Margin-Squeezed China Banks Poised to Pass on Higher Loan Costs

  • Rising short-term rates hurting lenders’ interest margins
  • Banks have no choice but to boost lending rates: analysts

Chinese banks are poised to pass on higher funding costs to customers as they seek to prevent interest margins from contracting further amid rising short-term borrowing rates.

With profit growth slowing to the weakest in more than a decade, the firms have no choice but to push their lending rates higher, according to brokerages including China Merchants Securities Co. Smaller banks, in particular, are under more pressure as they are increasingly reliant on wholesale funding, said Ma Kunpeng, a Shanghai-based analyst at China Merchants.

The nation’s central bank has been sending signals this year that it’s tightening monetary policy to reduce financial-system risks and Chinese lenders have few options but to absorb much of the higher costs. The gap between the three-month Shanghai Interbank Offered Rate and the one-year lending rate has narrowed to 7 basis points, the least since July 2011.

“The result of rising financing costs is inevitable,” said Ma at China Merchants. “Higher short-term borrowing costs are driving overall lending rates higher because banks for sure hope to pass on the costs.”

The squeeze comes at an especially painful time for Chinese banks, with lower interest margins and an increasingly larger pile of bad debt amid slowing economic growth.
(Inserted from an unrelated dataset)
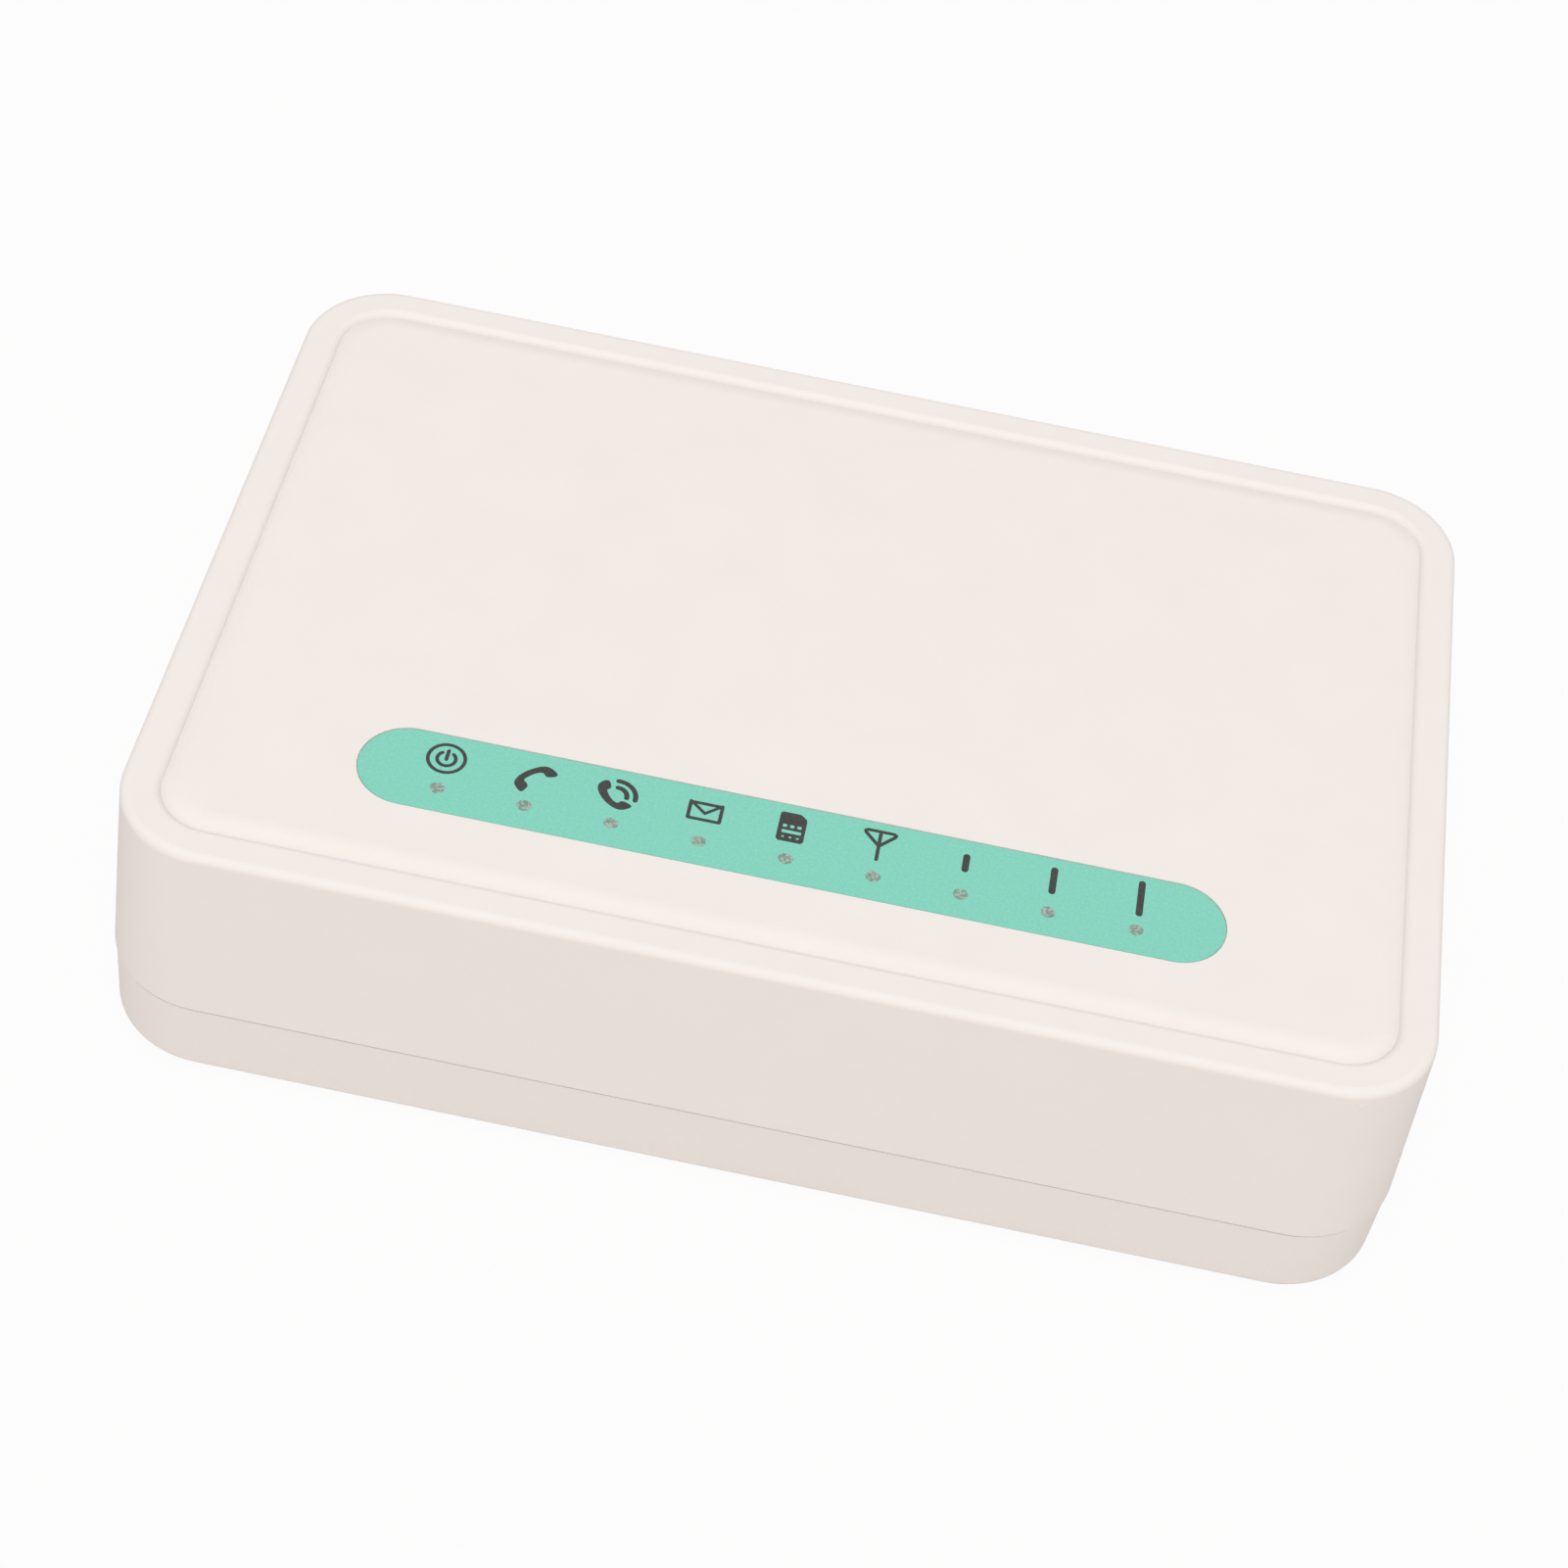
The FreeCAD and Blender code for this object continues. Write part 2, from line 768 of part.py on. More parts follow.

The average net interest margin, a measure of lending profitability, dropped to 2.22 percent as of December, the lowest in more than five years, according to data compiled by the China Banking Regulatory Commission.

Haitong Securities Co. cited higher home-loan rates in some cities as an example of banks trying to limit the margin squeeze. Some branches in Beijing, Guangzhou and Chongqing raised mortgage rates for first-home buyers, people with knowledge of the matter said earlier this month.

“Lenders have started to raise rates in the mortgage market and are expected to continue,” Haitong analysts led by Jiang Chao wrote in a note this month. “Similarly, corporate loans will follow such a trend.”